Often, when we think of foods in relation to our oral health, we think of those that are bad for our teeth. There are actually many more foods that are good for them. Pineapple and strawberries act as a natural stain remover. Apples and pears increase salivary production, which washes away stain over time, as well as contain vitamin C, which is good for gum health. Calcium, which can be found in dairy products, is a prime ingredient in prevention of tooth decay. Cheese also has protein and phosphorus, which safeguards against acidic food. Carrots are a good source of vitamin A, which promotes healthy tooth enamel. Foods high in fiber– such as leafy green vegetables and firm crunchy fruits– keep saliva flowing and create more minerals, which is the best defense against tooth decay. Whole grains are an excellent source of B vitamins and iron, which are good for gum health.
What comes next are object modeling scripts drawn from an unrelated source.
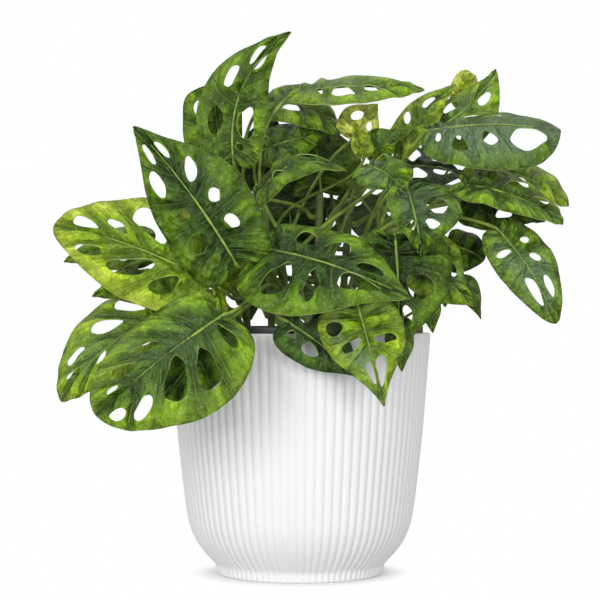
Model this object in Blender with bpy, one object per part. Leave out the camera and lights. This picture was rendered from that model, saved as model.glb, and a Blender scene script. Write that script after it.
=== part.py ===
"""Monstera adansonii in a ribbed cover pot.

A cover pot holds a thin nursery pot full of soil. Seven vine stems stand in
plain holes in the soil, and every leaf is one blade on one petiole that starts
at a node of a stem. Metres, +Z up, origin at the middle of the pot's flat base.
The plant's best side looks towards -Y.
"""

import math
import random

import bmesh
import bpy
from mathutils import Matrix, Vector

MM = 0.001

# Cover pot
RIB_COUNT = 84
RIB_DEPTH = 0.9 * MM
POT_PROFILE = [  # outside radius and height in mm, from the base up
    (56.6, 0.0),
    (59.0, 7.5),
    (66.0, 14.5),
    (73.7, 25.5),
    (78.6, 40.0),
    (85.0, 100.0),
    (90.3, 165.5),
]
CAVITY_PROFILE = [  # inside radius and height in mm, from the floor up
    (52.0, 3.5),
    (61.0, 13.0),
    (69.5, 25.5),
    (74.5, 40.0),
    (86.6, 165.5),
]

# Nursery pot
NURSERY_SIDES = 24
NURSERY_OUTSIDE = [(50.5, 3.8), (79.5, 158.0), (84.8, 159.0), (85.0, 170.0)]
NURSERY_INSIDE = [(49.3, 5.3), (78.3, 157.5), (83.0, 159.5), (83.4, 170.0)]
DRAIN_COUNT = 4
DRAIN_RADIUS = 5.0 * MM
DRAIN_CIRCLE = 33.0 * MM

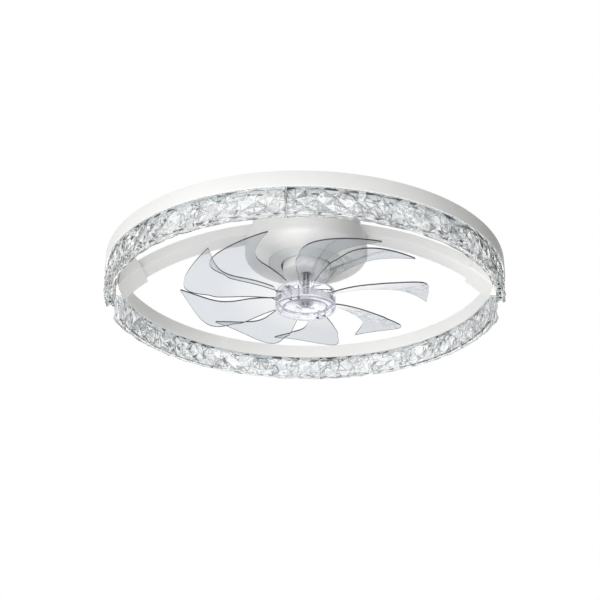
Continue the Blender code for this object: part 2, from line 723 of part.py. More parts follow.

Sugarless gums, especially those brands that contain xylitol, increase saliva, which helps with dry mouth and reduces the level of decay- causing bacteria in the mouth.

As you enjoy your meals, keep in mind that the foods you eat are nourishing the cells in your body, including the cells that make up your teeth and oral tissue. Food affects more than just the outside of your teeth. Drinking plenty of water, eating healthy, and practicing good oral hygiene can keep your smile healthy and beautiful.